[start of INPUT DATA]

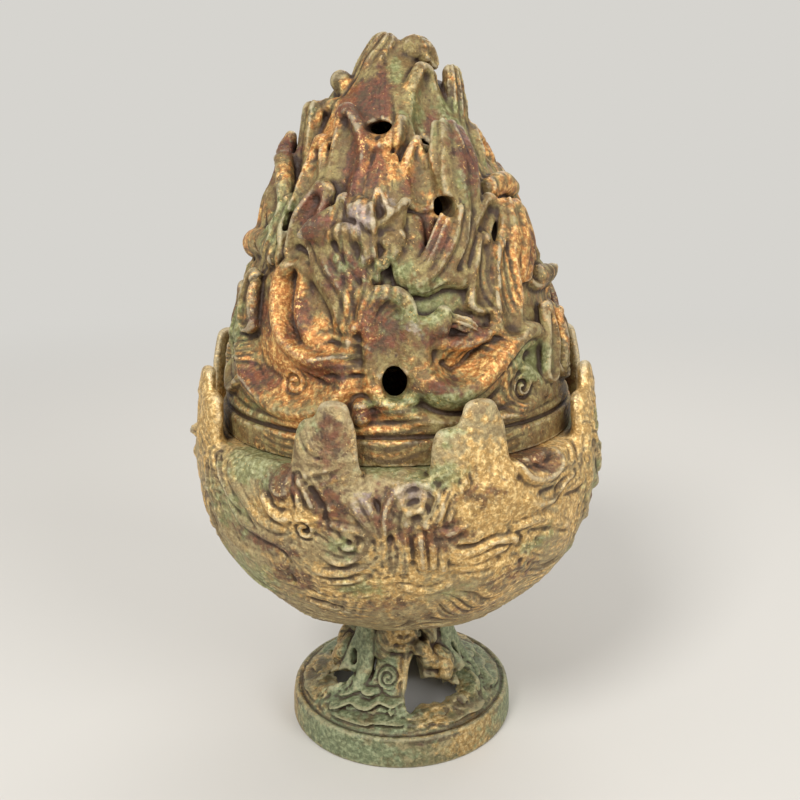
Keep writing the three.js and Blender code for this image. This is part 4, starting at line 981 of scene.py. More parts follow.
def bowl_relief(step):
    """The bowl's swirls, the lines of its crown, and fine folds beside and between the main ones."""
    relief = Relief(*BOWL_CHART, step / 1.3, reach_at_angle, lambda angle: np.full(angle.shape, DEGREE_RISE),
                    lambda reach, z: np.degrees(np.arctan2(z - WAIST_Z, reach)))
    for turn, hood in zip(BOWL_TURNS, (0, 1, 0.5), strict=True):
        carve_bowl_side(relief, turn, hood)
    for azimuth, rise, wide, offset, _ in CROWN:
        side = 1 if offset > 0 else -1
        relief.lip([(azimuth - side * 7, 14), (azimuth - side * 6, 20), (azimuth, 24), (azimuth + side * 5, 21)],
                   height=1.0, inside=5, side=-side)
        relief.ridge([(azimuth - 1, 8), (azimuth + side, 14), (azimuth, 20)], height=0.9, width=1.6)
        relief.ridge([(azimuth + side * 5, 6), (azimuth + side * 6, 12), (azimuth + side * 4, 17)], height=0.8,
                     width=1.4)
    low = smooth_step(*SEAT_FADE, relief.levels)[None, :]
    relief.height += (waves(relief, 21, 0.2, 13, 0.2) * low).astype(np.float32)
    paths = [turned(points, turn) for turn in BOWL_TURNS for points, _, _ in BOWL_FOLDS]
    off = relief.nearness(paths, BESIDE_FOLDS)
    beside = 1 - smooth_step(BESIDE_FOLDS * 0.4, BESIDE_FOLDS, off)
    patchy = 0.3 + 0.7 * smooth_step(-0.8, 1.2, waves(relief, 12, 0.7, 12, 0.2))
    relief.flow(off + waves(relief, 14, 0.25, 20, 0.3), 0.42, 2.2, low * beside * patchy)
    field = waves(relief, 11, 1.3, 12, 0.16) + eddies(relief, BOWL_EDDIES, BOWL_TURNS)
    relief.flow(field + relief.levels[None, :] * DEGREE_RISE, 0.55, 2.3, low * (1 - 0.6 * beside) * patchy)
    relief.height *= 1 - 0.5 * smooth_step(*CROWN_FADE, relief.levels)[None, :]
    return relief


def bowl(voxel):
    """The bowl's solid: a cup with a lip, a crown of peaks and swirls on its outside."""
    step = grid_step(voxel)
    reach = BOWL_RADIUS + BOWL_ROOM
    solid = Solid((-reach, -reach, BOWL_FOOT_Z - 2), (reach, reach, LEDGE_Z + CROWN_ROOM), step)
    seat_top = BOWL_FOOT_Z + SEAT_RISE
    outer = np.concatenate([np.linspace(BOWL_FOOT_Z, seat_top, 20)[2:], np.linspace(60, LEDGE_Z, 40)])
    inner_radius, inner_depth = BOWL_RADIUS - BOWL_WALL, BOWL_DEPTH - BOWL_WALL
    floor_z = BOWL_FOOT_Z + BOWL_WALL
    inner = np.linspace(WAIST_Z, floor_z, 50)
    shares = (1 - ((WAIST_Z - inner) / inner_depth).clip(0, 1) ** BOWL_ROUNDNESS) ** (1 / BOWL_ROUNDNESS)
    profile = [(BORE, BOWL_FOOT_Z), (SEAT_RADIUS, BOWL_FOOT_Z)]
    profile += [(float(bowl_radius(z)), z) for z in outer if float(bowl_radius(z)) > SEAT_RADIUS + 1]
    profile += [(LIP_OUTER, LEDGE_Z), (LIP_OUTER, LIP_Z - LIP_ROUNDING), (LIP_OUTER - LIP_ROUNDING, LIP_Z),
                (LIP_INNER + LIP_ROUNDING, LIP_Z), (LIP_INNER, LIP_Z - LIP_ROUNDING), (LIP_INNER, LEDGE_Z - BOWL_WALL)]
    profile += [(max(inner_radius * share, FLOOR_RADIUS), z) for share, z in zip(shares, inner, strict=True)]
    profile += [(BORE, floor_z)]
    solid.values[:] = solid.revolve(profile)
    for azimuth, rise, wide, offset, lobe in CROWN:
        crown_peak(solid, azimuth, rise, wide)
        crown_peak(solid, azimuth + offset, lobe, wide * LOBE_SHARE)
    relief = bowl_relief(step)
    radius = np.where(solid.z < LEDGE_Z, bowl_radius(solid.z), BOWL_RADIUS)
    solid.emboss(relief, np.maximum(radius - BOWL_SKIN, SEAT_RADIUS + 4))
    return solid, relief


# The foot

# How deep openings are cut on either side of the dome's skin, and how far fine waves run beside the main ones
HOLE_DEPTH = 7
BESIDE_WAVES = 6.0
# The dome's wall, the band's width at its foot, and the height at which the hollow's outline ends
DOME_WALL = 4
BAND_WIDTH = 6.5
HOLLOW_END = 8
FOOT_TURNS = (0, 120, 240)
# Centres that the fine waves wind round, as for the bowl
FOOT_EDDIES = [(-60, 30, 6, 7), (20, 38, 6, -7), (72, 20, 6, 7), (56, 34, 6, 7)]
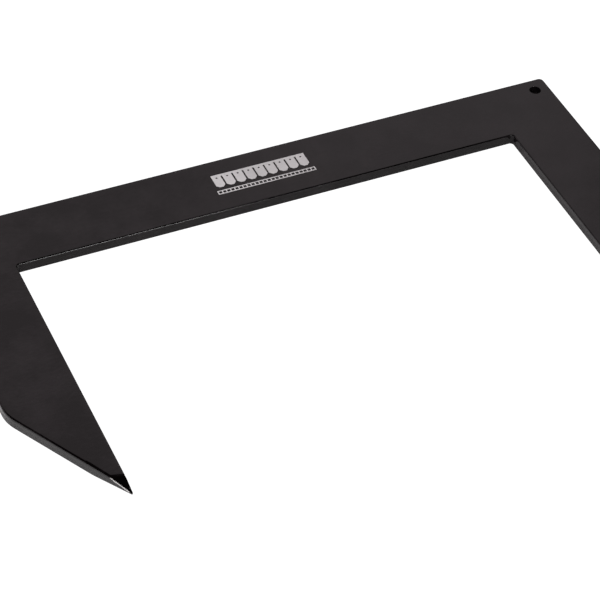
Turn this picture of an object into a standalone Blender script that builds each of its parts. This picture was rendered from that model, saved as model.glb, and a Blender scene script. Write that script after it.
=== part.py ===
"""Slater's bench iron: one flat steel plate cut as a wide staple, with a ground point on each leg and a printed mark.

The plate lies flat on Z = 0. X runs along the bar, the legs point along -Y, and the origin is at the middle of the
bounding box's base. All sizes are in metres.
"""

import math

import bmesh
import bpy
from mathutils import Matrix, Vector

MM = 0.001

# The plate
PLATE_THICKNESS = 6.35 * MM
GAP_BETWEEN_LEGS = 300 * MM
BAR_WIDTH = 41 * MM
LEG_WIDTH = 41 * MM
LEG_REACH = 172 * MM  # from the bar's inner edge to where a leg's two edges would cross
POINT_ANGLE = math.radians(30)  # between a leg's inner edge and its slanted edge
UPPER_EDGE_RADIUS = 0.8 * MM  # blanking draws the edges of one face over
LOWER_EDGE_RADIUS = 0.3 * MM  # and leaves those of the other crisp
OUTER_CORNER_RADIUS = 3 * MM
INNER_CORNER_RADIUS = 2 * MM
SHOULDER_RADIUS = 23 * MM  # where a leg's outer edge turns into the slanted edge
NOSE_RADIUS = 0.4 * MM
ARC_STEP = math.radians(10)

# The ground facets that thin each point, measured back from the tip
ROUNDED_EDGE_END = 7 * MM  # the edges' rounding stops inside the facets
TOP_FACET_AT_INNER_EDGE = 12 * MM
TOP_FACET_AT_SLANT = 14 * MM
TOP_FACET_DROP = 2.6 * MM  # how far the facet has come down at the tip
BOTTOM_FACET_AT_INNER_EDGE = 20 * MM
BOTTOM_FACET_AT_SLANT = 23 * MM
BOTTOM_FACET_RISE = 3.1 * MM

# The hanging hole
HOLE_RADIUS = 3.25 * MM
HOLE_INSET = 9.4 * MM
HOLE_CHAMFER = 0.4 * MM

# The printed mark: slates hung from a batten, over a narrow band
MARK_OFFSET = 2 * MM  # from the middle of the bar, along X
INK_THICKNESS = 0.1 * MM
INK_CLEARANCE = 0.05 * MM
SLATE_COUNT = 9
SLATE_PITCH = 6.4 * MM
SLATE_SPACING = 1 * MM
SLATE_ROW_BASE = 18.4 * MM  # above the bar's inner edge
SLATE_ROW_HEIGHT = 10.4 * MM
SLATE_CLIP = 1.6 * MM  # the cut lower corners of each slate
BATTEN_HEIGHT = 1.4 * MM
NAIL_HOLE_RADIUS = 0.6 * MM
BAND_BASE = 12.8 * MM
BAND_LENGTH = 59.2 * MM
BAND_HEIGHT = 3 * MM
BAND_LINE = 0.6 * MM
BAND_WINDOWS = 24

OVERSHOOT = 5 * MM  # how far a cutter runs past what it cuts

HALF_GAP = GAP_BETWEEN_LEGS / 2
HALF_LENGTH = HALF_GAP + LEG_WIDTH
SHOULDER_REACH = LEG_REACH - LEG_WIDTH / math.tan(POINT_ANGLE)
NOSE_SETBACK = NOSE_RADIUS * (1 / math.tan(POINT_ANGLE / 2) - 1)
# The bar's inner edge is INNER_EDGE_Y above the middle of the bounding box.
INNER_EDGE_Y = (LEG_REACH - NOSE_SETBACK - BAR_WIDTH) / 2
OUTER_EDGE_Y = INNER_EDGE_Y + BAR_WIDTH
TIP_Y = INNER_EDGE_Y - LEG_REACH


def clear_scene():
    """Start from an empty file, and return the collections for parts and cutters."""
    for item in list(bpy.data.objects):
        bpy.data.objects.remove(item, do_unlink=True)
    collections = []
    for name in ("bench_iron", "cutters"):
        collection = bpy.data.collections.new(name)
        bpy.context.scene.collection.children.link(collection)
        collections.append(collection)
    return collections


def principled(name, colour, roughness, metallic, coat=0.0):
    """A plain Principled material."""
    material = bpy.data.materials.new(name)
    material.use_nodes = True
    shader = material.node_tree.nodes["Principled BSDF"]
    shader.inputs["Base Color"].default_value = (*colour, 1.0)
    shader.inputs["Roughness"].default_value = roughness
    shader.inputs["Metallic"].default_value = metallic
    shader.inputs["Coat Weight"].default_value = coat
    material.diffuse_color = (*colour, 1.0)
    return material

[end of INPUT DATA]

YOUR GOAL: Transcribe word for word the lines from the one holding "Turn this picture" through the one holding "import math". Include both, and add nothing.

RESULT:
Turn this picture of an object into a standalone Blender script that builds each of its parts. This picture was rendered from that model, saved as model.glb, and a Blender scene script. Write that script after it.
=== part.py ===
"""Slater's bench iron: one flat steel plate cut as a wide staple, with a ground point on each leg and a printed mark.

The plate lies flat on Z = 0. X runs along the bar, the legs point along -Y, and the origin is at the middle of the
bounding box's base. All sizes are in metres.
"""

import math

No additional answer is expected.